2013年5月2日木曜日

サンパウロと日本


サンパウロのパウリスタ通りで信号を待っていると、道を聞かれることがしばしばある。ポルトガル語が分からない外国人ではなく、日系ブラジル人だと間違われるのだ。

以前住んでいたFlatの徒歩10分圏内には、寿司屋や和食の店が6軒もあった。いまのFlatの金庫の説明書には、英語やスペイン語などとともに日本語も記載されている。日本人ビジネスマンも多いのだ。

牛丼の「すき家」も数軒ある。牛肉の質が違い、脂身が少なくてやや硬い感じはするものの、比較的安くて結構いける。カレー牛もなかなかの味。ブラジルの豆料理フェイジョンまでがメニューにあったのには驚いたが。

およそ100万人の日系ブラジル人がサンパウロに住んでいると言われ、いかに「日本」がこの街に溶け込んでいるかが分かる。ブラジルで日本人が信用されているのは、長年にわたる日系の方々の努力のおかげ。本当に感謝の気持ちを持たなければいけないと実感する。

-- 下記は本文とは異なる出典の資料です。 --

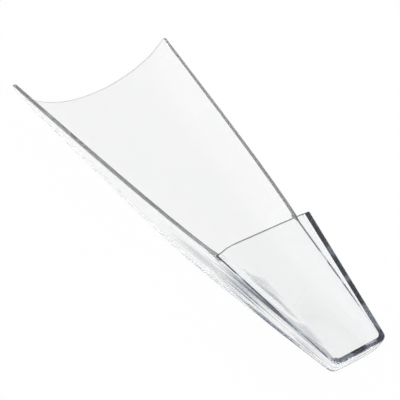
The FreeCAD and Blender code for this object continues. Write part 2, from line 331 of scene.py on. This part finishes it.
def rounded_back(end, radius, inset, steps):
    """(x, inset) of the sections round the back corner of a closed end."""
    return [(end + radius * (1 - math.sin(angle)), inset + radius * (1 - math.cos(angle)))
            for angle in spread_between(0.0, math.pi / 2, steps)]


def rounded_front(end, radius):
    """(x, inset) of the sections round a front edge."""
    return [(end - radius * (1 - math.cos(angle)), radius * (1 - math.sin(angle)))
            for angle in spread_between(0.0, math.pi / 2, ROUND_STEPS)]


HOLLOW_BACK = rounded_back(HOLLOW_END, HOLLOW_ROUND, WALL, ROUND_STEPS)
OUTER_BACK = rounded_back(END_X, END_ROUND, 0.0, 2 * ROUND_STEPS)


def build_body():
    mesh = bmesh.new()
    trough = rounded_front(MOUTH_X, MOUTH_ROUND)
    trough += [(x, 0.0) for x in spread_between(MOUTH_X - MOUTH_ROUND, NECK_X, TROUGH_STEPS)[1:]]
    rings = [trough_ring(x, inset) for x, inset in trough]
    add_rows(mesh, [ring + ring[:1] for ring in rings])
    edge = rings[0]
    crest_start = len(outer_tub(MOUTH_X)[1])
    inner_start = crest_start + 2 * (LIP_STEPS + 1)
    inner_stop = inner_start + crest_start
    # the mouth's end face takes the painted edge shade
    add_rows(mesh, [edge[:crest_start], edge[inner_start:inner_stop][::-1]], PAINTED_EDGE_SHADE)
    add_face(mesh, cleaned(edge[crest_start:inner_start]))
    add_face(mesh, cleaned(edge[inner_stop:]))

    xs = spread_between(NECK_X, HOLLOW_END + HOLLOW_ROUND, HANDLE_STEPS)
    outer_rows = [outer_tub(x, inset)[1] for x, inset in [(x, 0.0) for x in xs] + OUTER_BACK]
    inner_rows = [inner_tub(x, inset)[1] for x, inset in [(x, WALL) for x in xs] + HOLLOW_BACK]
    add_rows(mesh, outer_rows)
    add_rows(mesh, inner_rows)
    add_face(mesh, outer_rows[-1])
    add_face(mesh, inner_rows[-1])
    add_seam(mesh, row_ends(outer_rows), row_ends(inner_rows), len(xs))
    return mesh


def build_cover():
    mesh = bmesh.new()
    back = HOLLOW_END + HOLLOW_ROUND
    xs = rounded_front(NECK_X, FRONT_ROUND)
    xs += [(x, 0.0) for x in spread_between(NECK_X - FRONT_ROUND, back, HANDLE_STEPS)[1:]]
    outer_rows = [cover_loop(x, 0.0, 0.0, shoulder(x), END_X, END_ROUND, END_SHOULDER, edge)
                  for x, edge in xs + [(x, 0.0) for x, _ in OUTER_BACK]]
    inner_rows = [cover_loop(x, WALL, COVER_WALL, roof_round(x), HOLLOW_END, HOLLOW_ROUND, 0.0, -edge)
                  for x, edge in xs + [(x, 0.0) for x, _ in HOLLOW_BACK]]
    # the cover's rounded front edge and its front face take the painted edge shade
    add_rows(mesh, outer_rows[:ROUND_STEPS + 1], PAINTED_EDGE_SHADE)
    add_rows(mesh, outer_rows[ROUND_STEPS:])
    add_rows(mesh, inner_rows)
    add_rows(mesh, [outer_rows[0], inner_rows[0]], PAINTED_EDGE_SHADE)
    add_face(mesh, cleaned(outer_rows[-1]))
    add_face(mesh, cleaned(inner_rows[-1]))
    add_seam(mesh, row_ends(outer_rows), row_ends(inner_rows), len(xs))
    return mesh


# ---------------------------------------------------------------- materials, in metres

NOISE_LOW = 0.35        # most of a noise lies between these two
NOISE_HIGH = 0.65
# painted shade: streaks of grey haze on the +Y side wall, shaped by the values below
SHADE_STREAK_SCALE = (9.0, 60.0, 260.0)
SHADE_STREAK_TURN = math.radians(-6)
SHADE_STREAK_NOISE = (0.51, 0.60)     # where a streak starts and where it is full
SHADE_STREAK_STEEPNESS = (0.9, 0.6)   # the same for the upward part of the wall's direction
SHADE_STREAK_SIDE = (-0.004, 0.006)   # the same across the scoop
SHADE_STREAK_FADE = 0.05              # the same along it
BOND_SCALE = (60.0, 130.0, 1.0)
BOND_PATCH = (0.4, 0.62)
PLASTIC_IOR = 1.49
ROUGHEST = 0.02
BUMP_STRENGTH = 0.2
BUMP_DEPTH = 0.00004
CLEAR = ((0.994, 0.995, 0.995), (0.999, 0.999, 0.999))
SHADOW = (0.96, 0.965, 0.97, 1.0)
HAZE_DEPTH = 0.7        # how far the palest haze goes from white towards its tint
BOND_DARK = (0.18, 0.21, 0.28)
BOND_PALE = (0.72, 0.76, 0.81)


def new_material(name):
    material = bpy.data.materials.new(name)
    material.use_nodes = True
    tree = material.node_tree
    tree.nodes.clear()
    return material, tree, tree.nodes.new("ShaderNodeOutputMaterial")


def noise(tree, scale, detail):
    """Fine unevenness that is fixed to the object."""
    place = tree.nodes.new("ShaderNodeTexCoord")
    texture = tree.nodes.new("ShaderNodeTexNoise")
    texture.inputs["Scale"].default_value = scale
    texture.inputs["Detail"].default_value = detail
    tree.links.new(place.outputs["Object"], texture.inputs["Vector"])
    return texture.outputs["Fac"]


def ranged(tree, factor, low, high):
    """The noise turned into numbers from low to high."""
    span = tree.nodes.new("ShaderNodeMapRange")
    span.inputs["From Min"].default_value = NOISE_LOW
    span.inputs["From Max"].default_value = NOISE_HIGH
    span.inputs["To Min"].default_value = low
    span.inputs["To Max"].default_value = high
    tree.links.new(factor, span.inputs["Value"])
    return span.outputs["Result"]


def ramp(tree, factor, low, high, start=NOISE_LOW, stop=NOISE_HIGH):
    """Colours from low at the start to high at the stop."""
    colours = tree.nodes.new("ShaderNodeValToRGB")
    first, last = colours.color_ramp.elements
    first.position = start
    last.position = stop
    first.color = (*low, 1.0)
    last.color = (*high, 1.0)
    tree.links.new(factor, colours.inputs["Fac"])
    return colours.outputs["Color"]


def math_node(tree, operation, first, second):
    node = tree.nodes.new("ShaderNodeMath")
    node.operation = operation
    for socket, value in zip(node.inputs, (first, second)):
        if isinstance(value, float):
            socket.default_value = value
        else:
            tree.links.new(value, socket)
    return node.outputs["Value"]


def faded(tree, factor, low, high):
    """0 at low, 1 at high, and held beyond them."""
    fade = tree.nodes.new("ShaderNodeMapRange")
    fade.inputs["From Min"].default_value = low
    fade.inputs["From Max"].default_value = high
    tree.links.new(factor, fade.inputs["Value"])
    return fade.outputs["Result"]


def stretched_noise(tree, scale, turn=0.0):
    """Noise that is drawn out along the axes and fixed to the object."""
    place = tree.nodes.new("ShaderNodeTexCoord")
    stretch = tree.nodes.new("ShaderNodeMapping")
    stretch.inputs["Scale"].default_value = scale
    stretch.inputs["Rotation"].default_value = (0.0, turn, 0.0)
    tree.links.new(place.outputs["Object"], stretch.inputs["Vector"])
    texture = tree.nodes.new("ShaderNodeTexNoise")
    texture.inputs["Scale"].default_value = 1.0
    texture.inputs["Detail"].default_value = 2.0
    tree.links.new(stretch.outputs["Vector"], texture.inputs["Vector"])
    return texture.outputs["Fac"]


def separated(tree, vector):
    split = tree.nodes.new("ShaderNodeSeparateXYZ")
    tree.links.new(vector, split.inputs["Vector"])
    return split.outputs


def painted_shade_streaks(tree, bare_x):
    """Streaks of painted shade along the side wall on +Y, which stand for the fine lines seen in it.
    They fade out forward of bare_x and where the wall turns level."""
    place = separated(tree, tree.nodes.new("ShaderNodeTexCoord").outputs["Object"])
    normal = separated(tree, tree.nodes.new("ShaderNodeNewGeometry").outputs["Normal"])
    shade_streaks = faded(tree, stretched_noise(tree, SHADE_STREAK_SCALE, SHADE_STREAK_TURN), *SHADE_STREAK_NOISE)
    steep = faded(tree, math_node(tree, "ABSOLUTE", normal["Z"], 0.0), *SHADE_STREAK_STEEPNESS)
    rear = faded(tree, place["X"], bare_x, bare_x - SHADE_STREAK_FADE)
    near_side = faded(tree, place["Y"], *SHADE_STREAK_SIDE)
    share = math_node(tree, "MULTIPLY", math_node(tree, "MULTIPLY", steep, rear), near_side)
    return math_node(tree, "MULTIPLY", shade_streaks, share)


def scattering(tree, tint):
    """Haze that lets light through in all directions, in places paler than its tint."""
    scatter = tree.nodes.new("ShaderNodeBsdfTranslucent")
    pale = [mix(1.0, level, HAZE_DEPTH) for level in tint]
    colour = ramp(tree, noise(tree, scale=40.0, detail=2.0), tint, pale)
    tree.links.new(colour, scatter.inputs["Color"])
    return scatter.outputs["BSDF"]


def mixed(tree, factor, first, second):
    both = tree.nodes.new("ShaderNodeMixShader")
    if isinstance(factor, float):
        both.inputs["Fac"].default_value = factor
    else:
        tree.links.new(factor, both.inputs["Fac"])
    tree.links.new(first, both.inputs[1])
    tree.links.new(second, both.inputs[2])
    return both.outputs["Shader"]


def clear_plastic(name, haze, tint, shade_streaks=0.0, bare_x=0.0, shade_streak_tint=None):
    """Clear plastic with a share of tinted haze, so that its edges read grey and not black, and,
    where a share of them is given, with lines of painted shade made of more haze."""
    material, tree, output = new_material(name)
    plastic = tree.nodes.new("ShaderNodeBsdfPrincipled")
    plastic.inputs["Transmission Weight"].default_value = 1.0
    plastic.inputs["IOR"].default_value = PLASTIC_IOR
    clear = ramp(tree, noise(tree, scale=25.0, detail=2.0), *CLEAR)
    tree.links.new(clear, plastic.inputs["Base Color"])
    rough = ranged(tree, noise(tree, scale=900.0, detail=3.0), 0.0, ROUGHEST)
    tree.links.new(rough, plastic.inputs["Roughness"])
    bump = tree.nodes.new("ShaderNodeBump")
    bump.inputs["Strength"].default_value = BUMP_STRENGTH
    bump.inputs["Distance"].default_value = BUMP_DEPTH
    tree.links.new(noise(tree, scale=45.0, detail=1.0), bump.inputs["Height"])
    tree.links.new(bump.outputs["Normal"], plastic.inputs["Normal"])
    wall = mixed(tree, haze, plastic.outputs["BSDF"], scattering(tree, tint))
    # painted shade: streaks of tinted haze along the side wall
    if shade_streaks:
        share = math_node(tree, "MULTIPLY", painted_shade_streaks(tree, bare_x), shade_streaks)
        wall = mixed(tree, share, wall, scattering(tree, shade_streak_tint))
    shadow = tree.nodes.new("ShaderNodeBsdfTransparent")
    shadow.inputs["Color"].default_value = SHADOW
    path = tree.nodes.new("ShaderNodeLightPath")
    surface = mixed(tree, path.outputs["Is Shadow Ray"], wall, shadow.outputs["BSDF"])
    tree.links.new(surface, output.inputs["Surface"])
    return material


def bond_line(name):
    """The face where the two pieces meet. Its dark patches stand for the dark parts seen along
    the handle's sides and round its end."""
    material, tree, output = new_material(name)
    seen = tree.nodes.new("ShaderNodeBsdfTransparent")
    patches = faded(tree, stretched_noise(tree, BOND_SCALE), *BOND_PATCH)
    tree.links.new(ramp(tree, patches, BOND_DARK, BOND_PALE), seen.inputs["Color"])
    tree.links.new(seen.outputs["BSDF"], output.inputs["Surface"])
    return material


bond = bond_line("bond")
# the streak tints given here are painted shade: dark on the body, pale grey on the cover
body_plastic = clear_plastic("clear_body_plastic", haze=0.08, tint=(0.97, 0.98, 0.99),
                             shade_streaks=0.85, bare_x=-0.06, shade_streak_tint=(0.35, 0.39, 0.45))
cover_plastic = clear_plastic("clear_cover_plastic", haze=0.025, tint=(0.50, 0.58, 0.70),
                              shade_streaks=0.7, bare_x=-0.05, shade_streak_tint=(0.90, 0.92, 0.95))
# painted shade: dark grey haze on the edge faces, which stands for the grey lines seen at the mouth
# and along the cover's front
painted_edge_shade = clear_plastic("painted_edge_shade", haze=0.8, tint=(0.20, 0.22, 0.25))

body_materials = (body_plastic, bond, painted_edge_shade)
cover_materials = (cover_plastic, bond, painted_edge_shade)
finish_piece(build_body(), "trough_and_tub", body_materials, ["scoop_body"])
finish_piece(build_cover(), "handle_top", cover_materials, ["handle_cover"])

# ---------------------------------------------------------------- floor and light

FLOOR_HALF = 3.0
FLOOR_Z = -0.0005
FLOOR_WHITE = 0.96      # share of plain white in the floor where it is seen
PAPER = ((0.93, 0.93, 0.93), (0.95, 0.95, 0.95))
WHITE = (1.0, 1.0, 1.0)
OVERHEAD = (0.94, 0.95, 0.96)
WHITE_BELOW = 0.15      # heights of the sky between which its colour changes
OVERHEAD_FROM = 0.9


def plane(name, half, height, material):
    data = bpy.data.meshes.new(name)
    corners = [(x * half, y * half, height) for x, y in ((-1, -1), (1, -1), (1, 1), (-1, 1))]
    data.from_pydata(corners, [], [(0, 1, 2, 3)])
    data.materials.append(material)
    floor = bpy.data.objects.new(name, data)
    bpy.context.scene.collection.objects.link(floor)


def seen_directly(tree):
    """1 for what the camera sees, by itself, mirrored in the plastic or through it."""
    path = tree.nodes.new("ShaderNodeLightPath")
    total = path.outputs["Is Camera Ray"]
    for output in ("Is Glossy Ray", "Is Transmission Ray"):
        total = math_node(tree, "MAXIMUM", total, path.outputs[output])
    return total


def white_floor():
    """White where it is seen, with the scoop's faint shadow left on it."""
    material, tree, output = new_material("floor_white")
    paper = tree.nodes.new("ShaderNodeBsdfDiffuse")
    shade = ramp(tree, noise(tree, scale=3.0, detail=2.0), *PAPER)
    tree.links.new(shade, paper.inputs["Color"])
    white = tree.nodes.new("ShaderNodeEmission")
    white.inputs["Strength"].default_value = 1.0
    share = math_node(tree, "MULTIPLY", seen_directly(tree), FLOOR_WHITE)
    surface = mixed(tree, share, paper.outputs["BSDF"], white.outputs["Emission"])
    tree.links.new(surface, output.inputs["Surface"])
    return material


plane("floor", FLOOR_HALF, FLOOR_Z, white_floor())

world = bpy.data.worlds.new("studio")
bpy.context.scene.world = world
world.use_nodes = True
sky = world.node_tree
sky.nodes.clear()
sky_output = sky.nodes.new("ShaderNodeOutputWorld")
direction = sky.nodes.new("ShaderNodeTexCoord")
height = separated(sky, direction.outputs["Generated"])["Z"]
light = sky.nodes.new("ShaderNodeBackground")
light.inputs["Strength"].default_value = 1.0
daylight = ramp(sky, height, WHITE, OVERHEAD, WHITE_BELOW, OVERHEAD_FROM)
sky.links.new(daylight, light.inputs["Color"])
background = sky.nodes.new("ShaderNodeBackground")
background.inputs["Color"].default_value = (*WHITE, 1.0)
by_eye = sky.nodes.new("ShaderNodeLightPath").outputs["Is Camera Ray"]
sky_light = mixed(sky, by_eye, light.outputs["Background"], background.outputs["Background"])
sky.links.new(sky_light, sky_output.inputs["Surface"])

# ---------------------------------------------------------------- camera

bpy.context.scene.view_settings.view_transform = "Standard"
camera = bpy.data.objects.new("camera", bpy.data.cameras.new("camera"))
camera.data.lens = 99.0
camera.data.sensor_width = 36.0
camera.data.clip_end = 20.0
camera.data.shift_x = -0.0012
camera.data.shift_y = -0.0012
# columns: the camera's right, its up, its back and its place in metres
camera.matrix_world = Matrix((
    (-0.58221, 0.60325, -0.54509, -0.373147),
    (-0.80390, -0.32688, 0.49688, 0.298204),
    (0.12156, 0.72749, 0.67527, 0.420215),
    (0.0, 0.0, 0.0, 1.0)))
bpy.context.scene.collection.objects.link(camera)
bpy.context.scene.camera = camera
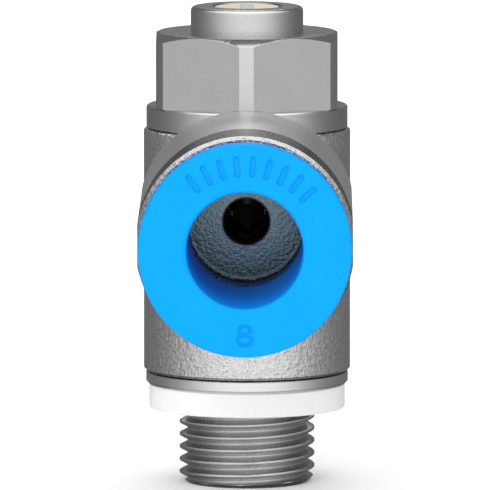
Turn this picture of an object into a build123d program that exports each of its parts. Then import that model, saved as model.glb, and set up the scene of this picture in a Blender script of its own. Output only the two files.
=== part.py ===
"""Swivel flow control valve: hollow screw with a G 1/8 thread, swivelling body with a push-in port
for an 8 mm tube, one-way lip seal and captive regulating screw.

Millimetres. Origin on the screw axis in the sealing plane (underside of the white ring), +Z up
towards the hexagon, tube port along -Y.
"""
import os

from build123d import *

# thread, ISO 228 G 1/8
THREAD_MAJOR_R = 9.728 / 2
THREAD_PITCH = 0.907
THREAD_DEPTH = 0.581
THREAD_FLANK = 0.3024
THREAD_ROOT_FLAT = 0.12
THREAD_BOTTOM = -5.41
THREAD_CHAMFER_Z = -4.91
THREAD_END_R = 4.35
THREAD_TURNS = 6

# rings between the thread and the body
SHANK_R = 5.05
SEAL_RING_R = 7.04
SEAL_RING_TOP = 1.72
FLANGE_BOTTOM = 1.73
FLANGE_R = 7.266
FLANGE_TOP = 2.595

# swivel body
BODY_R = 7.42
BODY_BOTTOM = 2.72
BODY_TOP = 20.17
BODY_BORE_R = 5.62

# hollow screw
LAND_R = 5.56
LAND_BOTTOM = 2.62
WAIST_BOTTOM = 5.1
WAIST_TOP = 17.0
WAIST_R = 4.0
COLLAR_R = 7.225
COLLAR_BOTTOM = 20.22
HEX_BOTTOM = 21.82
HEX_TOP = 27.10
HEX_AF = 13.0
HEX_FACE_R = 6.40
BOSS_R = 4.04
BOSS_TOP = 28.94
FLOW_BORE_R = 2.9
SEAT_BORE_R = 2.7
SEAT_BORE_BOTTOM = 9.5
FINE_BORE_R = 2.56
GUIDE_BORE_R = 2.44
FINE_BORE_BOTTOM = 16.0
STOP_STEP = 21.55
ORING_GROOVE_R = 4.65
LOWER_GROOVE = 3.35
UPPER_GROOVE = 18.05
GROOVE_W = 1.15
LOWER_HOLES_Z = 7.2
LOWER_HOLE_R = 1.15
UPPER_HOLE_R = 1.60
LIP_GROOVE = 9.68
LIP_HEEL_TOP = 11.42

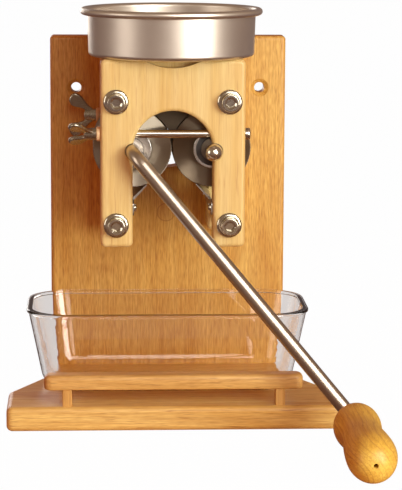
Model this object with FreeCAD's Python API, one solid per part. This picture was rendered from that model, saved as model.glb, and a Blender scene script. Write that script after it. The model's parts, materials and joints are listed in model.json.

ところで、世界最大規模の日本人街リベルダージの広場では、毎週日曜日にフェイラと呼ばれる市場が立つ。お土産品のほか、天ぷらや盆栽などの露店が並び、大勢の人で賑わう。

昨年の3月11日はちょうど日曜日だった。私は友人とともに食事をしにリベルダージに行ったのだが、そこにはいつも通りのフェイラがあるだけだった。せっかく日本人街があり、多くのブラジル人や他国の観光客が訪れるフェイラが開かれているのに、震災のことを知ってもらうブースやイベントは全くなかった。

食事のあと友人たちと別れ、一人で日伯文化協会の会館へ足を運んだ。東日本大震災から1年の法要が行われていたからだ。参加者は、ほぼ全員が日本人と日系人だった。

ブラジルの中に「日本」はあるけれど、実際の日本は遠い。こんな時こそ日本領事館がアイデアを出し、一般のブラジルの人たちに日本を身近に感じてもらうべく働いて欲しかった、と何とも残念に思った。